■ **Written exercise**
Copy exactly the block of lines between the one containing "# Put the bag's" and the one containing "imported = [obj", inclusive.

■ **Dataset content**

-- START --

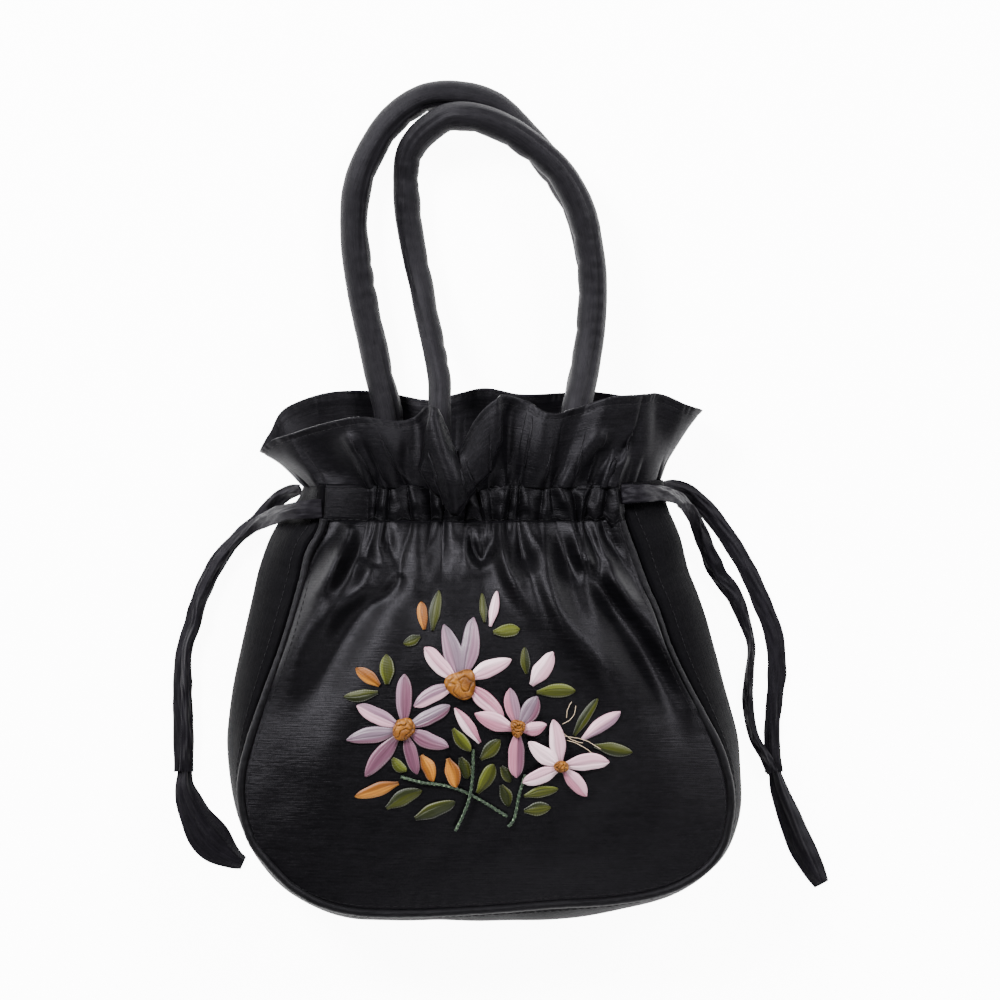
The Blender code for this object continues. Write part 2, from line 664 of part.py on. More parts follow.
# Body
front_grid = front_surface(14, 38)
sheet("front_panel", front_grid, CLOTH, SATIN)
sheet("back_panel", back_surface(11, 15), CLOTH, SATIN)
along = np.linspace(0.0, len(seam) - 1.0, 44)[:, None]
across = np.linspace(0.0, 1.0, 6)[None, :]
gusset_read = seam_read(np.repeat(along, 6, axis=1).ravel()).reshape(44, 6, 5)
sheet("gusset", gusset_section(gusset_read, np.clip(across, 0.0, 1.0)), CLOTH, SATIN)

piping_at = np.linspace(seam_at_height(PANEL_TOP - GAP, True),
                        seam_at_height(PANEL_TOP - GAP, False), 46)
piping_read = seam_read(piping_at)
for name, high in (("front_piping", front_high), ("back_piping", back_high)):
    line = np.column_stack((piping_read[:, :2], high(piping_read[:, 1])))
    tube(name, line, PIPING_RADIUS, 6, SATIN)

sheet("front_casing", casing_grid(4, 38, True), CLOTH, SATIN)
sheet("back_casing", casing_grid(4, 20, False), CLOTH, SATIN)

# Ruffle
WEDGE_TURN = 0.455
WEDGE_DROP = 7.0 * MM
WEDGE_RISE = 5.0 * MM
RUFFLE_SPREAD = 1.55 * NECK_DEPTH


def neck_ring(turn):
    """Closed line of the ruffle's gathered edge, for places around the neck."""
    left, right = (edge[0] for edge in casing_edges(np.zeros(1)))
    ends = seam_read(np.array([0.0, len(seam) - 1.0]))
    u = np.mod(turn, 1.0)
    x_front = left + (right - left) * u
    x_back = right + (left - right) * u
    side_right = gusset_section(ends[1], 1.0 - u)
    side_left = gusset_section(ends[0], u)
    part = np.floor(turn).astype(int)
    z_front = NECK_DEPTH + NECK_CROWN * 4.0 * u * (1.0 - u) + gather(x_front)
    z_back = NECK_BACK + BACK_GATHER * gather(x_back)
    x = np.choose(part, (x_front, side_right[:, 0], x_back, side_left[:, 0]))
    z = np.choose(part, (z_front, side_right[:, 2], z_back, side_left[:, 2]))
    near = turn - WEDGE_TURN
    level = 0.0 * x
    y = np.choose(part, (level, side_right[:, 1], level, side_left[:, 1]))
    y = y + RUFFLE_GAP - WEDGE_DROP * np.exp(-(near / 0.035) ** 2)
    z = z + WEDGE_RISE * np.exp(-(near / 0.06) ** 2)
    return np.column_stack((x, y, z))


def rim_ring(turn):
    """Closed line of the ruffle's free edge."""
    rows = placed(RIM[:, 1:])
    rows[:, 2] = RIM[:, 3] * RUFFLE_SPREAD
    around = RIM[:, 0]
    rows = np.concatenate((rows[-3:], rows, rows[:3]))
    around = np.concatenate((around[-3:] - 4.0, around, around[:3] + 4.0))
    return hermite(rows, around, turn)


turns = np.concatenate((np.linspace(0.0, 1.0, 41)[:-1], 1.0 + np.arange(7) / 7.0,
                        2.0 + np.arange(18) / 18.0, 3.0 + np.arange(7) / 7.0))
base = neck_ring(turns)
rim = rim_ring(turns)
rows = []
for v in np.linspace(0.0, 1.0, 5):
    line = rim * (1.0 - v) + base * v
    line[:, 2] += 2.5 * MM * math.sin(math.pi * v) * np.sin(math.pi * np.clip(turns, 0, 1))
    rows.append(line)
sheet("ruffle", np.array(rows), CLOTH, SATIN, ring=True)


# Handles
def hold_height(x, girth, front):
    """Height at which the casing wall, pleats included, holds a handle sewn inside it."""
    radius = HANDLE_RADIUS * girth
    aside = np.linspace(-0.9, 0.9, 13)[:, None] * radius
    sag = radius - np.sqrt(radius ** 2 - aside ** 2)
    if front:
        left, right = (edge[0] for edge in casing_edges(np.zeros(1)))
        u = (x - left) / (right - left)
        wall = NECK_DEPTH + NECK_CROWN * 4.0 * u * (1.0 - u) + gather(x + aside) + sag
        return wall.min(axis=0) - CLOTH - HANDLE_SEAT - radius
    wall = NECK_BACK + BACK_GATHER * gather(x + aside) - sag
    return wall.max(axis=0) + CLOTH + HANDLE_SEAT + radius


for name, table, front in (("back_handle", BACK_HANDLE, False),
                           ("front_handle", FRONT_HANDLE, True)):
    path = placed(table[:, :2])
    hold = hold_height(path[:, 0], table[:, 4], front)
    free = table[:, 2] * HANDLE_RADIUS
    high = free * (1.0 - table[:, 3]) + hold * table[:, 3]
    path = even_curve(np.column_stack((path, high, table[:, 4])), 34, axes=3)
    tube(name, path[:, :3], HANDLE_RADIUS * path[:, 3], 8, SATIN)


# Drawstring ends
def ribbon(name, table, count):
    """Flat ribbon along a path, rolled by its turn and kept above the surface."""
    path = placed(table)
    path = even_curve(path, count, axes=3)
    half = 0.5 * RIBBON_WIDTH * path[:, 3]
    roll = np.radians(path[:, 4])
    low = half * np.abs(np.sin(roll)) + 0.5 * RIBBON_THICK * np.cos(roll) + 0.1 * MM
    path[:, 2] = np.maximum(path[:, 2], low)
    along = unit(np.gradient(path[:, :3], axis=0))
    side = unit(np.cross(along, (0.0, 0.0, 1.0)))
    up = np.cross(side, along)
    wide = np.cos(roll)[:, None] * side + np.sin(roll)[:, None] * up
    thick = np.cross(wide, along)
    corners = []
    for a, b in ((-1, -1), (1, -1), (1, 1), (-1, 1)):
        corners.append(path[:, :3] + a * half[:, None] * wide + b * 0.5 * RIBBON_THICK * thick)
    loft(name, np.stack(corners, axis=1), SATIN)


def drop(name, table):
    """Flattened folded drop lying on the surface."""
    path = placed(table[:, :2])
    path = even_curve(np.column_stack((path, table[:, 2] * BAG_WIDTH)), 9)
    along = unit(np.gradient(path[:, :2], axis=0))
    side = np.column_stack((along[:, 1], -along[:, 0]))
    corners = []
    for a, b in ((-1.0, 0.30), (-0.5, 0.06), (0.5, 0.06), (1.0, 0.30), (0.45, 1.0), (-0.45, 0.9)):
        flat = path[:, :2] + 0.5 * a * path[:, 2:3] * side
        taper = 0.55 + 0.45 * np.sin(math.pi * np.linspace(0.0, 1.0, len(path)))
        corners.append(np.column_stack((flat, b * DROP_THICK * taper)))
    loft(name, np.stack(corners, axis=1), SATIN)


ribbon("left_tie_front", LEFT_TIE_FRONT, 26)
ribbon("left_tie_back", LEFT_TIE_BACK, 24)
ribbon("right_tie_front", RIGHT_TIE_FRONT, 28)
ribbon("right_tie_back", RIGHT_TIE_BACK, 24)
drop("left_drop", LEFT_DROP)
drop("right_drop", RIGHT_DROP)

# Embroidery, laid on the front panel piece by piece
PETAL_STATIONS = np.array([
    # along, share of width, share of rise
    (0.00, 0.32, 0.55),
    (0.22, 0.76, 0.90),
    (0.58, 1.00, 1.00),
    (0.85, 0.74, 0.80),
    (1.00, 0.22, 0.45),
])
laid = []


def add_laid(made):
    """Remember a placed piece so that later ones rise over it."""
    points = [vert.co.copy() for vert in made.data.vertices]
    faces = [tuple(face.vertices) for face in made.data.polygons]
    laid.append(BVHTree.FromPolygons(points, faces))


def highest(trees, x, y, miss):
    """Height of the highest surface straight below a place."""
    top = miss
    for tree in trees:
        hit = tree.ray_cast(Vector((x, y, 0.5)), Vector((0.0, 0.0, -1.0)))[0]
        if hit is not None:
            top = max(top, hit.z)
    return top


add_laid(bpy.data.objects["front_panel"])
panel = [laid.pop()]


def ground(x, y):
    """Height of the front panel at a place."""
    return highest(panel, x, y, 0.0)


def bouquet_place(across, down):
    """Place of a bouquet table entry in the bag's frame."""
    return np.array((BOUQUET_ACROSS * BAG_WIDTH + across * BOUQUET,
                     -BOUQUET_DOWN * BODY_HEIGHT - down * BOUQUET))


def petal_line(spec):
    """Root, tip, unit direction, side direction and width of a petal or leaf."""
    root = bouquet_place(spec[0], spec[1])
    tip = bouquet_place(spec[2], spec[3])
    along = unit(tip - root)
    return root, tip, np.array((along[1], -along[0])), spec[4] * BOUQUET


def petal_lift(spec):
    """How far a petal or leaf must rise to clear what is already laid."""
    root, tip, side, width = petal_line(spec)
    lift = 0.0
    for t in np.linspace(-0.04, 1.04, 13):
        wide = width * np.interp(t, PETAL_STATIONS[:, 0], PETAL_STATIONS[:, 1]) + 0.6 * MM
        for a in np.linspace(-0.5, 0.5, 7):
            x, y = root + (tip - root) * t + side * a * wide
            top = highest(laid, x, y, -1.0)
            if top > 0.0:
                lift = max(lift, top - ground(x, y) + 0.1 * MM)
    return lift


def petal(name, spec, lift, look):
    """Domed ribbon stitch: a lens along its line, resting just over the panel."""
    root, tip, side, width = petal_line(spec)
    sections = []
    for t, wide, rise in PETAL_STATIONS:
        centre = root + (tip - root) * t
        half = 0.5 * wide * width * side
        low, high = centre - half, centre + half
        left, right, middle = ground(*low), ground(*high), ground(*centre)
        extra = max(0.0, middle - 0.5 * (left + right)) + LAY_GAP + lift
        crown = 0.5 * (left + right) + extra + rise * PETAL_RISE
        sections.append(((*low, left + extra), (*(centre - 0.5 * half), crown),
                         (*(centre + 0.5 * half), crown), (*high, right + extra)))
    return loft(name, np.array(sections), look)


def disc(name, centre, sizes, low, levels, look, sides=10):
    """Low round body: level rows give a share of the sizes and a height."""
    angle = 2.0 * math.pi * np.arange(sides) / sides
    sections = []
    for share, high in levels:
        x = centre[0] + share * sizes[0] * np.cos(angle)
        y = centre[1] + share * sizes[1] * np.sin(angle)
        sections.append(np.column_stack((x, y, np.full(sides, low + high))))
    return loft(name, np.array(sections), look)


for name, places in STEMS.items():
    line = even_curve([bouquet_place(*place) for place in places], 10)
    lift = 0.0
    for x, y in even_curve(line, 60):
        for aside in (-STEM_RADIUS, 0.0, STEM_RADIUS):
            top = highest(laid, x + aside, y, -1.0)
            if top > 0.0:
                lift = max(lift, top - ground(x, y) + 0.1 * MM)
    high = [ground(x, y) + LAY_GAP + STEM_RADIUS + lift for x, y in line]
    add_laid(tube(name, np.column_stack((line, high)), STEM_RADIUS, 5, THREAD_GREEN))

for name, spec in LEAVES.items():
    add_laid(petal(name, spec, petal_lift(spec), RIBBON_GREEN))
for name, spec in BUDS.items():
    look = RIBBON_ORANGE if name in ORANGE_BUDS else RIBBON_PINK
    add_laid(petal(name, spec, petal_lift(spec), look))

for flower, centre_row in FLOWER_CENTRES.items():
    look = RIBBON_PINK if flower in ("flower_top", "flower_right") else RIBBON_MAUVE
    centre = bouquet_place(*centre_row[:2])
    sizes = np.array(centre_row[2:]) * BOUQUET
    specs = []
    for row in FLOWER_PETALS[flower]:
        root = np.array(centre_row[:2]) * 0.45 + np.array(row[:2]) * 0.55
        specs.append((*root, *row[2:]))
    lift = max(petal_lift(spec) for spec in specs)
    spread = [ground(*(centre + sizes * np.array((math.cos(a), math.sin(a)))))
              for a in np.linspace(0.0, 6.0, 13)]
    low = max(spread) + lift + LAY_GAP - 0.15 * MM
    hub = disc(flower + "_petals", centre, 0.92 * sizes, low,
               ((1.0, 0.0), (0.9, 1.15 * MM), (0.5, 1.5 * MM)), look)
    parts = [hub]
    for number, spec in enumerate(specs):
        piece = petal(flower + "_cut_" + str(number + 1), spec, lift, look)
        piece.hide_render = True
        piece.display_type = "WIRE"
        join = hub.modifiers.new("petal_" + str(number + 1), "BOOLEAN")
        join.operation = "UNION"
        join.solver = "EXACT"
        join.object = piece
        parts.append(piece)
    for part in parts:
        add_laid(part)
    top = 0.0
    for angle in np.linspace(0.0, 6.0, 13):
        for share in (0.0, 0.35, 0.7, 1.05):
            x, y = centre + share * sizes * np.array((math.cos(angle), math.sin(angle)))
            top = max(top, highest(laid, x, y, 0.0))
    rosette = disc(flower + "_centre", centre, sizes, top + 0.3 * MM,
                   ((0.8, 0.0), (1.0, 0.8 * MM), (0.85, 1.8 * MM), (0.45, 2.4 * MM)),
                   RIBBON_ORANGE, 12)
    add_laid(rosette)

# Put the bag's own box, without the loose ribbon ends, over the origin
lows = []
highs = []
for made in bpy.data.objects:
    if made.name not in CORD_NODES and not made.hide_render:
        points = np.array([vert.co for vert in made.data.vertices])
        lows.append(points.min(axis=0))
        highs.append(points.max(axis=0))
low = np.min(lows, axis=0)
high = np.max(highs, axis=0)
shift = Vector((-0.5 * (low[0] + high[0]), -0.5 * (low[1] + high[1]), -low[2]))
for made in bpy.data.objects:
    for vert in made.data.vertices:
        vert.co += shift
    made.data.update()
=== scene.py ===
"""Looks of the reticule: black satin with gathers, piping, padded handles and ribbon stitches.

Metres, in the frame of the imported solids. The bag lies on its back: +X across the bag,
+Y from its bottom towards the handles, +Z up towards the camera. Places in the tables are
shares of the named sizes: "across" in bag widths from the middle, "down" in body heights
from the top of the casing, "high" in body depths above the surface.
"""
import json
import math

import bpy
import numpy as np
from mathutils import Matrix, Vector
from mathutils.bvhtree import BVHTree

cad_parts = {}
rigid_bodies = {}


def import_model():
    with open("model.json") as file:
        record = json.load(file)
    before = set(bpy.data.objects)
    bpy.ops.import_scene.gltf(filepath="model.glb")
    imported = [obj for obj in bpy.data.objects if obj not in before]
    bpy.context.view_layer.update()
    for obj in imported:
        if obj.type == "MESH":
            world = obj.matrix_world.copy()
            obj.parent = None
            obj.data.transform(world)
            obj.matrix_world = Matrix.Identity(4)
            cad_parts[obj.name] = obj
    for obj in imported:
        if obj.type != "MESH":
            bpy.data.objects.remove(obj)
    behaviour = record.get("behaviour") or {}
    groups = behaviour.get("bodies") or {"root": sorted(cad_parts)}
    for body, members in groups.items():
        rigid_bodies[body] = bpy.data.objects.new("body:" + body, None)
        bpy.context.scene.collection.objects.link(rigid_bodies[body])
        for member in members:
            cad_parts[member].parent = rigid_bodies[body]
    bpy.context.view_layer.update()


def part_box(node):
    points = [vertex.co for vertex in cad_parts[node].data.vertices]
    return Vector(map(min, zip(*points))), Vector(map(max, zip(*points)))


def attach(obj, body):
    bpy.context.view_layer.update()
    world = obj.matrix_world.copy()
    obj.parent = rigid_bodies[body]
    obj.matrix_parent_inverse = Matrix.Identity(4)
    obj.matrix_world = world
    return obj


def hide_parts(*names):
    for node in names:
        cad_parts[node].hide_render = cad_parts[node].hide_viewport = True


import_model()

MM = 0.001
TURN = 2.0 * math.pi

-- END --

■ **Result of this task**
# Put the bag's own box, without the loose ribbon ends, over the origin
lows = []
highs = []
for made in bpy.data.objects:
    if made.name not in CORD_NODES and not made.hide_render:
        points = np.array([vert.co for vert in made.data.vertices])
        lows.append(points.min(axis=0))
        highs.append(points.max(axis=0))
low = np.min(lows, axis=0)
high = np.max(highs, axis=0)
shift = Vector((-0.5 * (low[0] + high[0]), -0.5 * (low[1] + high[1]), -low[2]))
for made in bpy.data.objects:
    for vert in made.data.vertices:
        vert.co += shift
    made.data.update()
=== scene.py ===
"""Looks of the reticule: black satin with gathers, piping, padded handles and ribbon stitches.

Metres, in the frame of the imported solids. The bag lies on its back: +X across the bag,
+Y from its bottom towards the handles, +Z up towards the camera. Places in the tables are
shares of the named sizes: "across" in bag widths from the middle, "down" in body heights
from the top of the casing, "high" in body depths above the surface.
"""
import json
import math

import bpy
import numpy as np
from mathutils import Matrix, Vector
from mathutils.bvhtree import BVHTree

cad_parts = {}
rigid_bodies = {}


def import_model():
    with open("model.json") as file:
        record = json.load(file)
    before = set(bpy.data.objects)
    bpy.ops.import_scene.gltf(filepath="model.glb")
    imported = [obj for obj in bpy.data.objects if obj not in before]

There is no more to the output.